Psycholoog wordt regisseur
Een behandeling met VR als hulpmiddel vraagt om andere vaardigheden van de behandelaar dan een face-to-face behandeling. De psycholoog wordt steeds meer iemand die virtuele oefensituaties neerzet die optimaal zijn voor de
cliënt. Psychiater en onderzoeker Wim Veling 4 legt uit: “De behandelaar kan die virtuele omgeving aanpassen en zo bepaalde reacties uitlokken. Dat geeft patiënten dan weer de mogelijkheid om — met deskundige hulp — te leren hoe ze anders met zo’n situatie kunnen omgaan.
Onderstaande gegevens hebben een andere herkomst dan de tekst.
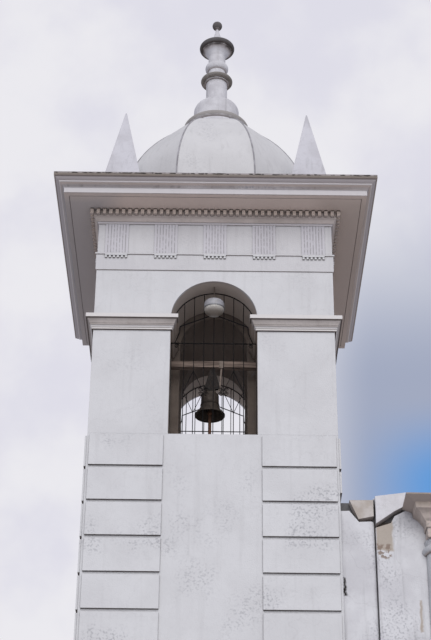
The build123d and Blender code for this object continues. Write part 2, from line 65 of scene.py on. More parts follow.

Met als ultiem doel: minder psychische klachten en beter sociaal functioneren.”

Continue observatie en sturing zijn nodig om tijdens de behandeling te kunnen anticiperen op de reacties van de cliënt. Zo kan de psycholoog niet alleen de virtuele omgeving aanpassen, maar ook de etniciteit en gezichtsuitdrukking van de verschillende virtuele karakters 5. Ervaart de cliënt problematische angsten in overvolle supermarkten? Met VR kan de behandelaar de cliënt laten oefenen in een virtuele supermarkt waar, naargelang de behandeling vordert, steeds meer virtuele karakters rondlopen. Raakt de cliënt in paniek als hij wordt aangesproken door anderen? Dan kan de cliënt in de virtuele wereld leren omgaan met menselijke interacties, geënsceneerd door de therapeut.
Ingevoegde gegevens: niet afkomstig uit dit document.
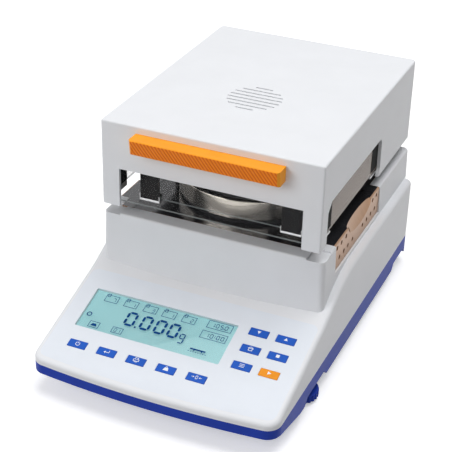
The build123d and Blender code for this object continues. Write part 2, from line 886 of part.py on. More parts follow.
# Hood: an open box with windows in its front and sides, and slots in its roof
hood_mid_y = (hood_front_y + hood_rear_y) / 2
hood_length = hood_rear_y - hood_front_y
with BuildPart() as hood_shell:
    with BuildSketch(Plane.XY.offset(hood_bottom)) as hood_plan:
        with Locations((0, hood_mid_y)):
            Rectangle(hood_width, hood_length)
        fillet(hood_plan.vertices().group_by(Axis.Y)[-1], hood_rear_corner)
        fillet(hood_plan.vertices().group_by(Axis.Y)[0], hood_edge)
    extrude(amount=hood_top - hood_bottom)
    fillet(hood_shell.faces().sort_by(Axis.Z)[-1].edges(), hood_edge)
    with BuildSketch(Plane.XY.offset(hood_bottom)):
        with Locations((0, hood_mid_y)):
            RectangleRounded(hood_width - 2 * hood_wall, hood_length - 2 * hood_wall, 2)
    extrude(amount=hood_top - hood_wall - hood_bottom, mode=Mode.SUBTRACT)
    # front window, open at the bottom
    with BuildSketch(Plane.XZ.offset(-hood_front_y - 2 * hood_wall)) as front_window:
        with Locations((0, hood_bottom - 1)):
            Rectangle(
                2 * front_window_half,
                front_window_top - hood_bottom + 1,
                align=(Align.CENTER, Align.MIN),
            )
    extrude(amount=3 * hood_wall, mode=Mode.SUBTRACT)
    # side windows, chamfered towards the front post
    with BuildSketch(Plane.YZ.offset(-hood_width)) as side_window:
        with BuildLine():
            Polyline(
                (side_window_front_y, hood_bottom - 1),
                (side_window_front_y, side_window_top - side_window_corner),
                (side_window_front_y + side_window_corner, side_window_top),
                (side_window_rear_y - side_window_corner / 2, side_window_top),
                (side_window_rear_y, side_window_top - side_window_corner / 2),
                (side_window_rear_y, hood_bottom + 7),
                (side_window_rear_y - 4, hood_bottom - 1),
                (side_window_front_y, hood_bottom - 1),
            )
        make_face()
    extrude(amount=2 * hood_width, mode=Mode.SUBTRACT)
    # vent: slots whose ends follow a circle
    for number in range(vent_count):
        step = (number - (vent_count - 1) / 2) * vent_pitch
        reach = math.sqrt(vent_radius**2 - step**2)
        with BuildSketch(Plane.XY.offset(hood_top + 1)):
            with Locations((vent_x, vent_y + step)):
                SlotOverall(2 * reach, vent_slot)
        extrude(amount=-hood_wall - 2, mode=Mode.SUBTRACT)
save(hood_shell.part, "hood_shell")

# Grip bar with rounded edges
with BuildPart() as hood_grip:
    with BuildSketch(Plane.YZ.offset(-grip_half)):
        with BuildLine():
            Polyline(
                (hood_front_y, grip_top),
                (hood_front_y - grip_depth, grip_top),
                (hood_front_y - grip_depth + grip_lean, grip_top - grip_height),
                (hood_front_y, grip_top - grip_height),
                (hood_front_y, grip_top),
            )
        make_face()
    extrude(amount=2 * grip_half)
    grip_face = hood_grip.faces().sort_by(Axis.Y)[0]
    chamfer(grip_face.edges().filter_by(lambda e: abs(e.tangent_at(0.5).X) < 0.5), 2.0)
    grip_face = hood_grip.faces().sort_by(Axis.Y)[0]
    fillet(grip_face.edges().filter_by(Axis.X), 1.2)
save(hood_grip.part, "hood_grip")

# Carrier plate: the sheet under the hood's roof that holds the heater, panes and hangers
carrier_half = hood_width / 2 - hood_wall
carrier_front = hood_front_y + hood_wall
carrier_rear = hood_rear_y - hood_wall
with BuildPart() as carrier_plate:
    add(
        box(
            (-carrier_half, carrier_front, carrier_height),
            (carrier_half, carrier_rear, carrier_height + carrier_thick),
        )
    )
    fillet(carrier_plate.edges().filter_by(Axis.Z), 2)
    with Locations((0, ring_y, carrier_height + carrier_thick)):
        Hole(reflector_radius - 4)
save(carrier_plate.part, "carrier_plate")

# Reflector: a shallow spun bowl, open below, with a flange on the carrier plate
with BuildPart() as reflector:
    with BuildSketch(Plane.XZ.offset(-ring_y)) as bowl:
        with BuildLine():
            base = carrier_height + carrier_thick
            rim = Polyline((reflector_radius + 4, base), (reflector_radius - 4, base))
            dome = Spline(
                (reflector_radius - 4, base),
                (reflector_radius * 0.62, base + reflector_rise * 0.85),
                (12, base + reflector_rise),
                tangents=[(-0.4, 1), (-1, 0)],
            )
            rim_top = Polyline((12, base + reflector_rise), (12, base + reflector_rise + 1))
            outer_dome = Spline(
                (12, base + reflector_rise + 1),
                (reflector_radius * 0.62 + 0.7, base + reflector_rise * 0.85 + 0.9),
                (reflector_radius - 2.8, base + 1),
                tangents=[(1, 0), (0.4, -1)],
            )
            Polyline(
                (reflector_radius - 2.8, base + 1),
                (reflector_radius + 4, base + 1),
                (reflector_radius + 4, base),
            )
        make_face()
    revolve(axis=Axis((0, ring_y, 0), (0, 0, 1)))
save(reflector.part, "reflector")

# Ring lamp: most of a circle of quartz tube, with both ends pinched into holders
with BuildPart() as halogen_lamp:
    with BuildLine() as lamp_path:
        CenterArc((0, ring_y, lamp_height), lamp_radius, 105, 330)
    with BuildSketch(Plane(origin=lamp_path.line @ 0, z_dir=lamp_path.line % 0)):
        Circle(lamp_tube)
    sweep(path=lamp_path.line)
save(halogen_lamp.part, "halogen_lamp")

with BuildPart() as lamp_holders:
    for end_angle in (75, 105):
        angle = math.radians(end_angle)
        x = lamp_radius * math.cos(angle)
        y = ring_y + lamp_radius * math.sin(angle)
        turn = end_angle
        block = Pos(x, y, 0) * Rot(0, 0, turn) * box((-7, -5, lamp_height - 5.5), (7, 5, carrier_height))
        shift = 5.3 if end_angle == 75 else -5.3
        dx = shift * math.sin(angle)
        dy = -shift * math.cos(angle)
        add(Pos(-dx, -dy, 0) * block)
save(lamp_holders.part, "lamp_holders")

# Protective glass under the lamp, on three clips that hang from the carrier plate
with BuildPart() as protective_glass:
    with BuildSketch(Plane.XY.offset(glass_height)):
        with Locations((0, ring_y)):
            Circle(glass_radius)
    extrude(amount=glass_thick)
    chamfer(protective_glass.edges(), 0.4)
save(protective_glass.part, "protective_glass")

with BuildPart() as glass_clips:
    for number in range(3):
        angle = 120 * number
        clip_line = [
            (glass_radius - 5, glass_height - 0.7),
            (glass_radius + 1, glass_height - 0.7),
            (glass_radius + 1, carrier_height - 0.7),
            (glass_radius + 9, carrier_height - 0.7),
        ]
        out_x = math.cos(math.radians(angle))
        out_y = math.sin(math.radians(angle))
        clip_plane = Plane(origin=(0, ring_y, 0), x_dir=(out_x, out_y, 0), z_dir=(out_y, -out_x, 0))
        with BuildSketch(clip_plane):
            with BuildLine():
                bent = Polyline(*clip_line)
                offset(bent, amount=0.6, closed=True, kind=Kind.INTERSECTION)
            make_face()
        extrude(amount=5, both=True)
save(glass_clips.part, "glass_clips")

# Temperature sensor beside the pan's heat
with BuildPart() as temperature_sensor:
    with BuildSketch(Plane.XY.offset(glass_height - 9)):
        with Locations((0, ring_y + glass_radius + 8)):
            Circle(2.2)
    extrude(amount=carrier_height - glass_height + 9)
    fillet(temperature_sensor.edges().group_by(Axis.Z)[0], 2.0)
save(temperature_sensor.part, "temperature_sensor")


def pane(low, high, name):
    """A flat clear pane with eased edges."""
    with BuildPart() as sheet:
        add(box(low, high))
        chamfer(sheet.edges(), 0.3)
    save(sheet.part, name)


outer_pane_y = hood_front_y + hood_wall + 0.2
pane_top = carrier_height
pane(
    (-carrier_half + 5, outer_pane_y, outer_pane_bottom),
    (carrier_half - 5, outer_pane_y + pane_thick, pane_top),
    "front_pane",
)
pane(
    (-inner_pane_half, inner_pane_y, inner_pane_bottom),
    (inner_pane_half, inner_pane_y + pane_thick, pane_top),
    "inner_pane",
)
for side, name in ((-1, "left_pane"), (1, "right_pane")):
    inner = side * (carrier_half - 0.2 - pane_thick)
    outer = side * (carrier_half - 0.2)
    pane(
        (min(inner, outer), side_pane_front_y, side_pane_bottom),
        (max(inner, outer), side_pane_rear_y, pane_top),
        name,
    )

# Black hangers: bent straps with a hooked foot that carries the lower edge of a pane
with BuildPart() as pane_hangers:
    for side in (-1, 1):
        strap_y = inner_pane_y - hanger_thick - 0.1
        low_x = side * hanger_x - hanger_width / 2
        high_x = side * hanger_x + hanger_width / 2
        add(box((low_x, strap_y, hanger_bottom), (high_x, strap_y + hanger_thick, carrier_height)))
        hook_rear = inner_pane_y + pane_thick + hanger_thick + 0.1
        hook_low = (low_x, strap_y, hanger_bottom)
        hook_high = (high_x, hook_rear, inner_pane_bottom - 0.1)
        add(box(hook_low, hook_high))
        tip_high = (high_x, hook_rear, inner_pane_bottom + 4)
        add(box((low_x, hook_rear - hanger_thick, hanger_bottom), tip_high))
    chamfer(pane_hangers.edges().filter_by(Axis.Y).group_by(Axis.Z)[0], 1.2)
save(pane_hangers.part, "pane_hangers")

with BuildPart() as side_straps:
    for side in (-1, 1):
        # front and rear straps on the inner face of each side pane
        inner = side * (carrier_half - 0.3 - pane_thick)
        deep = side * (carrier_half - 0.3 - pane_thick - hanger_thick)
        for low_y, high_y in (
            (side_pane_front_y + 2, side_pane_front_y + 12),
            (side_pane_rear_y - 24, side_pane_rear_y - 2),
        ):
            strap = box(
                (min(inner, deep), low_y, side_pane_bottom - 3),
                (max(inner, deep), high_y, carrier_height),
            )
            add(strap)
            hook = box(
                (min(deep, side * carrier_half), low_y, side_pane_bottom - 3),
                (max(deep, side * carrier_half), high_y, side_pane_bottom - 0.1),
            )
            add(hook)
save(side_straps.part, "side_straps")

# Hinges: a leaf on the hood, a leaf on the surround and a pin, at the left and at the right
hinge_sides = (-hinge_x, hinge_x)
with BuildPart() as hinge_pins:
    for middle in hinge_sides:
        with BuildSketch(Plane.YZ.offset(middle - hinge_half)):
            with Locations((hinge_y, hinge_height)):
                Circle(hinge_pin_radius)
        extrude(amount=2 * hinge_half)
save(hinge_pins.part, "hinge_pins")

leaf_rear_y = hood_rear_y - hood_wall
with BuildPart() as hood_leaves:
    for middle in hinge_sides:
        # middle knuckle, with its leaf on the inside of the hood's rear wall
        with BuildSketch(Plane.YZ.offset(middle - knuckle_length / 2)):
            with Locations((hinge_y, hinge_height)):
                Circle(knuckle_radius)
            with Locations((leaf_rear_y, hinge_height)):
                Rectangle(leaf_thick, 20, align=(Align.MAX, Align.MIN))
            with Locations((hinge_y, hinge_height)):
                Circle(hinge_pin_radius, mode=Mode.SUBTRACT)
        extrude(amount=knuckle_length)
        leaf_low = (middle - hinge_half, leaf_rear_y - leaf_thick, hinge_height + 4.2)
        leaf_high = (middle + hinge_half, leaf_rear_y, hinge_height + 25)
        add(box(leaf_low, leaf_high))
save(hood_leaves.part, "hood_leaves")

with BuildPart() as base_leaves:
    for middle in hinge_sides:
        for low_x in (middle - hinge_half, middle + hinge_half - knuckle_length):
            with BuildSketch(Plane.YZ.offset(low_x)):
                with Locations((hinge_y, hinge_height)):
                    Circle(knuckle_radius)
                with Locations((hinge_y - knuckle_radius, hinge_height)):
                    Rectangle(
                        knuckle_radius + leaf_thick,
                        hinge_height - ledge_height,
                        align=(Align.MIN, Align.MAX),
                    )
                with Locations((hinge_y, hinge_height)):
                    Circle(hinge_pin_radius + running_gap, mode=Mode.SUBTRACT)
            extrude(amount=knuckle_length)
        foot_low = (middle - hinge_half, hinge_y - 20, ledge_height)
        foot_high = (middle + hinge_half, hinge_y + leaf_thick, ledge_height + leaf_thick)
        add(box(foot_low, foot_high))
save(base_leaves.part, "base_leaves")
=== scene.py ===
import bmesh
import bpy
import math
from mathutils import Matrix, Vector


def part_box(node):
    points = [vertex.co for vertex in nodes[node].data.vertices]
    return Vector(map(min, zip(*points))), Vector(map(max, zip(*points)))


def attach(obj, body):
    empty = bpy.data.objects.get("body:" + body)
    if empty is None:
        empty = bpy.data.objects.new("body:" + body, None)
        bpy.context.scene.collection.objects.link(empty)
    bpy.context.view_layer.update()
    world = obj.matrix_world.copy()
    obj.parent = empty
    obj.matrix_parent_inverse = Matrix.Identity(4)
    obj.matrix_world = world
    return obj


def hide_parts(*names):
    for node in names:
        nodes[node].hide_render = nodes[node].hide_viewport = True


# A moisture analyzer, seen at the photo's angle.
# Lengths are in metres, except for what is drawn on the panel, which is in millimetres.
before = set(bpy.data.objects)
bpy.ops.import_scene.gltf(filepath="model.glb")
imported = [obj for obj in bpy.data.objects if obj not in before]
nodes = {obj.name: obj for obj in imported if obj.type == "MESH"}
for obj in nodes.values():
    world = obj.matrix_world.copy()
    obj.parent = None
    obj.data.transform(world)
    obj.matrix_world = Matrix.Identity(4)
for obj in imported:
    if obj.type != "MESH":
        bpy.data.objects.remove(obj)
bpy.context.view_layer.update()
MM = 0.001

# The panel's plane, in millimetres, as in the CAD source
PANEL_ANGLE = math.radians(16.5)
PANEL_ORIGIN = Vector((0.0, -113.6, 53.3))
PANEL_UP = Vector((0.0, math.cos(PANEL_ANGLE), math.sin(PANEL_ANGLE)))
PANEL_NORMAL = Vector((0.0, -math.sin(PANEL_ANGLE), math.cos(PANEL_ANGLE)))


def on_panel(x, up, out):
    """A place on the panel, in metres, from millimetres across, up and out of it."""
    return (PANEL_ORIGIN + Vector((x, 0, 0)) + PANEL_UP * up + PANEL_NORMAL * out) * MM


# Materials
RAMP_ENDS = (0.3, 0.7)
NOISE_DETAIL = 4.0
ROUGH_SWING = 0.05
LEAST_ROUGH = 0.02
FINE_GRAIN = 14
GRAIN_DEPTH = 0.0003
GLASS_IOR = 1.5
SMEAR = (0.8, 1.2)
RIM_BLEND, RIM_POWER = 0.5, 4.0


def first_node(tree, kind):
    """The first node of a kind in a tree."""
    return next(n for n in tree.nodes if n.bl_idname == kind)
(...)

In de rol van regisseur heeft de psycholoog veel meer keuze in het verfijnen van de behandelomgeving. Behandelaren missen nu nog de juiste handvatten om zich de benodigde vaardigheden in relatie tot de technologie eigen te maken en daadwerkelijk met VR aan de slag te gaan. Gefragmenteerde initiatieven laten behandelaren wel kennismaken met de mogelijkheden van VR en e-health in het algemeen. Maar dit blijkt nog altijd onvoldoende om VR te integreren in de behandeling van angststoornissen en daar in sommige gewenste gevallen de voorkeur aan te geven boven de meer traditionele behandelmethoden.

Rol van onderwijs
De Rijksoverheid 6 stimuleert innovatie en de inzet van slimme (informatie)technologie in de zorgsector, zoals het gebruik van VR in therapie. Daartoe stelt zij diverse subsidies beschikbaar. Er ligt evenwel ook een belangrijke taak voor onderwijsinstellingen om het gebruik van technologische innovaties zoals VR in GGZ-instellingen te bevorderen, ten behoeve van de kwaliteit en digitalisering van de zorg.
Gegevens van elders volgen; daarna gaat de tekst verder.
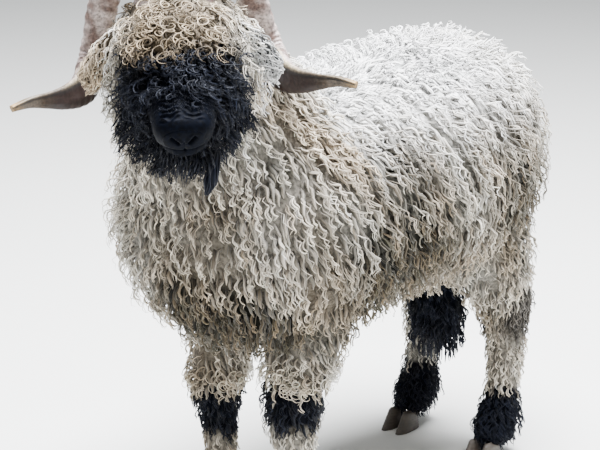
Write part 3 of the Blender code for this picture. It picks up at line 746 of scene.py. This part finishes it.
def lock_paths(roots, normals, pull, style, count):
    """Where each lock runs over the skin, with the skin's normal and its own heading there."""
    steps = style["segments"]
    sway = draws.normal(0, 1, count) * style["sway"]
    hang = smooth(-normals[:, 2], style["fall"], style["fall"] + 0.7) * style["hang"]
    stride = (style["reach"] * style["own_reach"] / steps)[:, None]
    guide = np.empty((steps + 1, count, 3))
    facing = np.empty((steps + 1, count, 3))
    heading = np.empty((steps + 1, count, 3))
    here, normal = roots.copy(), normals.copy()
    for k in range(steps + 1):
        way = pull(here)
        way = way - normal * ((way * normal).sum(1) * (1 - hang))[:, None]
        way = unit(way + heading[k - 1] * 0.8) if k else unit(way)
        if k == 0:
            across = np.cross(way, normal)
            way = unit(way * np.cos(sway)[:, None] + across * np.sin(sway)[:, None])
        guide[k], facing[k], heading[k] = here, normal, way
        ahead = here + way * stride
        if style["free"]:
            here = ahead
            continue
        for i, co in enumerate(ahead):
            here[i], normal[i] = hide.surface.find_nearest(co)[:2]
        here = here + (ahead - here) * hang[:, None]
        normal = unit(normal * 0.35 + facing[k] * 0.65)
    return guide, facing, heading


def locks(name, roots, normals, pull, style, colour, tile, dark, node):
    """One joined mesh of wool: each lock is a bundle of strands that wave together and close in a tip."""
    count = len(roots)
    steps, strands = style["segments"], style["strands"]
    style["own_reach"] = 1 + style["ragged"] * draws.uniform(-1, 1, count)
    guide, facing, heading = lock_paths(roots, normals, pull, style, count)
    own = np.repeat(np.arange(count), strands)
    total = count * strands

    def owned(key):
        """The style's value for each strand."""
        return np.broadcast_to(style[key], count)[own]

    def varied(key, low, high):
        return owned(key) * draws.uniform(low, high, total)

    guide, facing, heading = guide[:, own], facing[:, own], heading[:, own]
    height = owned("height") * draws.uniform(style["low"], 1.0, count)[own]
    height = height * draws.uniform(0.85, 1.1, total)
    start = draws.uniform(0, TAU, count)[own] + draws.normal(0, 0.35, total)
    turns = (style["turns"] * style["own_reach"] * draws.uniform(0.85, 1.15, count))[own]
    roll = (style["roll"] + draws.normal(0, 0.3, count))[own]
    swirl, radius = varied("swirl", 0.6, 1.4), varied("radius", 0.6, 1.35)
    splay = varied("splay", 0.5, 1.3)
    t = np.linspace(0, 1, steps + 1)[:, None]
    rise = smooth(t, 0, 0.5) * (height + style["sunk"]) - style["sunk"]
    across = np.cross(heading, facing)
    turned = start + TAU * turns * t
    spread = swirl * smooth(t, 0.0, 0.25) * (1 + style["open"] * t)
    second = facing * np.sin(roll)[:, None] + heading * np.cos(roll)[:, None]
    bundle = draws.uniform(0, TAU, total) + 2.0 * t
    apart = splay * np.interp(t, (0, 0.3, 0.7, 1), style["spread"])
    centre = (
        guide
        + across * (spread * (np.cos(turned) - np.cos(start)) + apart * np.cos(bundle))[:, :, None]
        + second * (spread * style["flatness"] * (np.sin(turned) - np.sin(start)))[:, :, None]
        + facing * (rise + 0.6 * apart * np.sin(bundle))[:, :, None]
    )
    tangent = unit(np.gradient(centre, axis=0))
    side = unit(np.cross(tangent, facing))
    top = np.cross(side, tangent)
    # strands are three-sided, thickest before the middle and close to nothing at the tip
    thick = np.interp(t, (0, 0.15, 0.4, 0.7, 0.9, 1), (0.7, 0.95, 1, 0.85, 0.55, 0.12)) * radius
    rings = [
        centre + (side * math.cos(a) + top * (style["thin"] * math.sin(a))) * thick[:, :, None]
        for a in (TAU * corner / 3 + TAU / 4 for corner in range(3))
    ]
    verts = np.stack(rings, axis=2).transpose(1, 0, 2, 3).reshape(-1, 3)
    per_strand = (steps + 1) * 3
    quads = [
        (3 * k + a, 3 * k + b, 3 * k + 3 + b, 3 * k + 3 + a)
        for k in range(steps)
        for a, b in ((0, 1), (1, 2), (2, 0))
    ]
    ends = [(2, 1, 0), (3 * steps, 3 * steps + 1, 3 * steps + 2)]
    offset = (np.arange(total) * per_strand)[:, None, None]
    quads = (np.array(quads)[None] + offset).reshape(-1, 4)
    ends = (np.array(ends)[None] + offset).reshape(-1, 3)
    corners = np.concatenate([quads.ravel(), ends.ravel()]).astype(np.int32)
    sizes = np.concatenate([np.full(len(quads), 4), np.full(len(ends), 3)])
    mesh = bpy.data.meshes.new(name)
    mesh.vertices.add(len(verts))
    mesh.loops.add(len(corners))
    mesh.polygons.add(len(sizes))
    mesh.vertices.foreach_set("co", verts.ravel())
    starts = np.concatenate([[0], np.cumsum(sizes)[:-1]]).astype(np.int32)
    mesh.polygons.foreach_set("loop_start", starts)
    mesh.loops.foreach_set("vertex_index", corners)
    mesh.update(calc_edges=True)

    # painted shade at the root, painted highlight towards the tip and along each strand's top edge, and
    # each lock and strand in its own random tone
    along = np.interp(t[:, 0], (0, 0.3, 0.7, 1), style["shades"])
    own_shade = draws.uniform(*style["vary"], count)[own] * draws.uniform(0.8, 1.2, total)
    # lifting takes painted shade away: along the back as painted light from above; on the curls, set at
    # random, it mostly deepens the shade instead
    lift = owned("lift")[:, None, None]
    along = along[None, :, None] + np.maximum(1 - along, 0)[None, :, None] * lift
    shade = colour[own][:, None, :] * along * own_shade[:, None, None]
    # painted highlight on each strand's top corner, painted shade on its two lower ones
    ridge_light = np.array([1.2, 0.72, 0.72])[None, None, :, None]
    colour_layer(mesh, "wool", np.minimum(shade[:, :, None, :] * ridge_light, PALEST).reshape(-1, 3))

    # a small patch of the unwrapped skin for each strand, and its fibres laid out along it
    strand_of, inside = corners // per_strand, corners % per_strand
    grid = np.column_stack([(inside % 3) / 2.0, (inside // 3) / steps])
    uv_layer(mesh, "OFBake", tile[own[strand_of]] + (grid - 0.5) * PATCH)
    laid = np.column_stack([grid[:, 0] * radius[strand_of] * 4, grid[:, 1] * owned("reach")[strand_of]])
    uv_layer(mesh, "fibre", laid + draws.uniform(0, 5, (total, 2))[strand_of])
    material, slot = (BLACK_WOOL, "black_wool") if dark else (WOOL, "fleece")
    finish_piece(in_scene(name, mesh), [node], material)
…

Het onderwijs kan interactie faciliteren door technologische kennis en de praktijk samen te brengen, zodat behandelaren vertrouwd raken met de werking en effectiviteit van technologie. Een voorbeeld is het innovatieplatform waaraan de RINO Groep werkt en van waaruit partijen hun kennis kunnen delen, zoals in de vorm van de Masterclass Virtual Reality en Cognitieve gedragstherapie 7.

Dit soort kennisinitiatieven trekken evenwel vooral de mensen die al een bepaalde affiniteit met VR of digitale innovatie hebben en al dan niet met VR aan de slag zijn, terwijl de toepassing gemeengoed zou moeten zijn. Ook de RINO Groep is zich daarvan bewust. Technologie en de kennisbehoeften vanuit de praktijk vragen om continue aandacht vanuit het onderwijs. ‘Opleiden’ wordt een breder begrip. Een opleiding is namelijk niet meer een antwoord op een specifieke vraag, maar veel meer een continu proces waar professionals werken aan deskundigheidsbevordering.